Zu der Frage der Gewinnausschüttungen hob sie hervor, dass die Sparkasse nur dann Leistungen ausschütten könne, wenn ihre wirtschaftliche Lage und die erfolgreiche Erfüllung ihres öffentlich-rechtlichen Auftrags das zuließen. Es sei unredlich, die Vereine und Verbände über die künftige Sponsorentätigkeit der Sparkasse zu verunsichern. Nach dem Gesetzes­entwurf werde die Entscheidung über die Verwendung und Verteilung verlagert auf die Träger­kommune. Der Rat werde diese Aufgabe verantwortungsvoll vornehmen.

Zudem obliege die Ausweisung von Trägerkapital der Gestaltungs- und Entscheidungsfreiheit des Rates. In Rheinland-Pfalz sei es noch zu keiner Privatisierung gekommen, obwohl dort 1/3 der Sparkassen handelbares Trägerkapital ausgewiesen haben. Hier dürfe im Gegensatz dazu das Trägerkapital nicht handelbar sein. Auch der Kontrahierungszwang der Sparkassen werde nicht aufgehoben, so dass auch künftig jeder Bürger ein Konto eröffnen könne, wenn er dies wünsche. Sie bitte um Würdigung des Gesetzesentwurfes unter diesen Aspekten.

 

Auf Nachfrage von Herrn Knop stellte Herr Hupe klar, dass die Gemeinwohlorientierung die Spendentätigkeit nicht untersage.

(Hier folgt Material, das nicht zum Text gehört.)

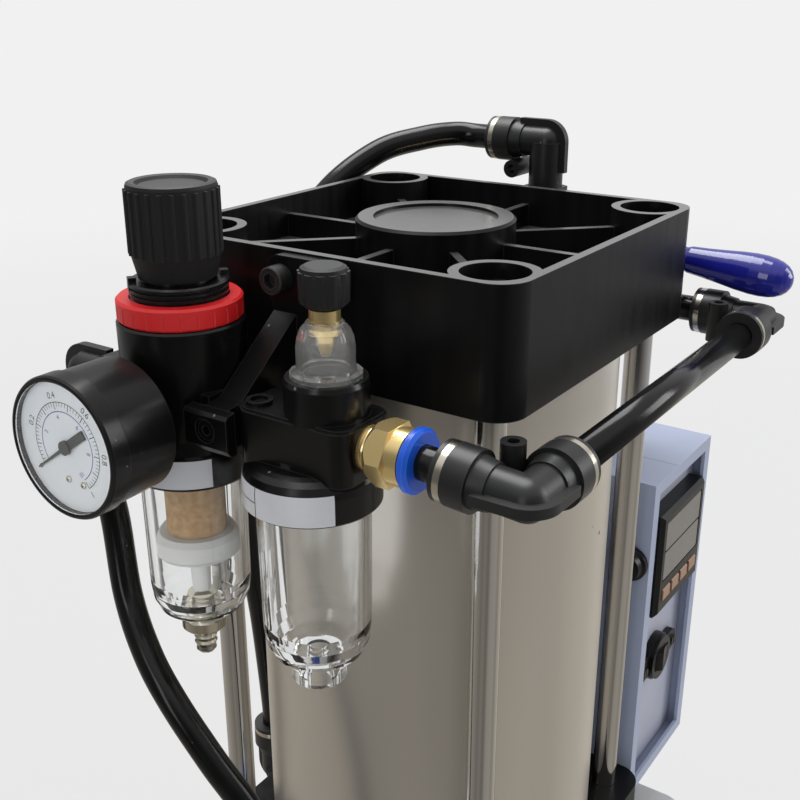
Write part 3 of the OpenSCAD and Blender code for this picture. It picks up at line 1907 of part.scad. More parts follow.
base_plate();
columns();
barrel_plate();
upper_plate();
shaft_collars();
m10_hardware();
m6_screws();
vice_body();
vice_jaw();
vice_screw();
barrel();
nozzle();
heater_bands();
thermocouple();
hopper();
plunger();
plunger_holder();
piston_rod();
piston();
piston_seals();
rod_bushing();
cap_top();
cap_bottom();
cylinder_tube();
tie_rods();
frl_bracket();
regulator_body();
regulator_knob();
regulator_ring();
regulator_bowl();
filter_element();
bowl_baffle();
drain_valve();
lubricator_body();
lubricator_dome();
lubricator_knob();
lubricator_bowl();
gauge_case();
gauge_dial();
gauge_needle();
gauge_lens();
fitting_bodies();
fitting_rings();
brass_fittings();
blue_collets();
air_hoses();
valve_body();
valve_spool();
valve_lever();
box_shell();
box_panel();
controller();
key_1();
key_2();
key_3();
key_4();
switch_body();
switch_rocker();
box_outlets();
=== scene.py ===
import math

import bpy
from mathutils import Matrix, Vector


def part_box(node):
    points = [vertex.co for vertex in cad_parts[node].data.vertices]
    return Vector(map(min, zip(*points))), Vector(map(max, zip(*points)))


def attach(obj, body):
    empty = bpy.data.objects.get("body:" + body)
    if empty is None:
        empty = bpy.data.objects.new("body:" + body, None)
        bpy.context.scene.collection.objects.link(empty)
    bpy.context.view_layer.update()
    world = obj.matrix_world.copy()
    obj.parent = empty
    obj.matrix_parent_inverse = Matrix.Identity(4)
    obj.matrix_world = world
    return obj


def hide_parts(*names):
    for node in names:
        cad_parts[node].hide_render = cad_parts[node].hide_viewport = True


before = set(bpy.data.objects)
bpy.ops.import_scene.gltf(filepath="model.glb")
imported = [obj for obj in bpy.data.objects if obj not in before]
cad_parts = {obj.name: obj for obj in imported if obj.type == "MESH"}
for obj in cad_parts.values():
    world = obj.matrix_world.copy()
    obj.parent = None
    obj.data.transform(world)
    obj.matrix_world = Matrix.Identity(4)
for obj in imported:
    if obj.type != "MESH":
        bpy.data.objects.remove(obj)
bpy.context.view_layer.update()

print("frame loaded")

topZ = 967.25  # top rim of the cylinder's upper cap, mm above the bench
frlX = -92.0  # air unit's line and port height, mm from the cap's centre
frlZ = -44.2
regY = 31.3
lubY = -17.5


def atCap(x, y, z):  # mm from the centre of the cap's top rim, to metres
    return Vector((x, y, z + topZ)) / 1000


def node(tree, kind, place=(0, 0), **values):
    n = tree.nodes.new(kind)
    n.location = place
    for key, value in values.items():
        setattr(n, key, value)
    return n


def wire(tree, *pairs):
    for a, b in pairs:
        tree.links.new(a, b)


def fill(n, **values):  # plain values for a node's sockets
    for key, value in values.items():
        n.inputs[key].default_value = value
    return n


def startGroup(name, inputs, outputs):
    tree = bpy.data.node_groups.new(name, "ShaderNodeTree")
    for label, kind, value in inputs:
        socket = tree.interface.new_socket(label, in_out="INPUT", socket_type=kind)
        socket.default_value = value
    for label, kind in outputs:
        tree.interface.new_socket(label, in_out="OUTPUT", socket_type=kind)
    return tree, node(tree, "NodeGroupInput", (-800, 0)), node(tree, "NodeGroupOutput", (800, 0))


# ---- camera, floor and lamps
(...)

Er hielt es für geboten, das Gesetzgebungsverfahren zur Novellierung des Sparkassenrechts zeitlich zu trennen von dem EU-Verfahren zur Sanierung der WestLB. Unterbleibe das weiterhin, bliebe es bei dem Risiko der Privatisierung nach § 37 Abs. 3 des Entwurfs.

 

Zur Frage der Berechtigung des Rates, sich mit dem Tagesordnungspunkt zu befassen und einen Beschluss zu treffen, erklärte Herr Hupe, dass es legitimes kommunales Recht sei, sich als Träger bzw. Eigentümer der Sparkasse mit dem Thema zu beschäftigen. Es werde nicht über einen Gesetzesentwurf entschieden, sondern Feststellungen und Positionsbestimmungen zu Einzelaspekten beschlossen und daraus eine Aufforderung an den Gesetzgeber, formuliert aus Interesse dem Stadt an der gesicherten, unbehelligten Existenz der Sparkasse.

 

Die Mitglieder der CDU-Fraktion und der FDP-Fraktion haben sich an der Abstimmung nicht beteiligt.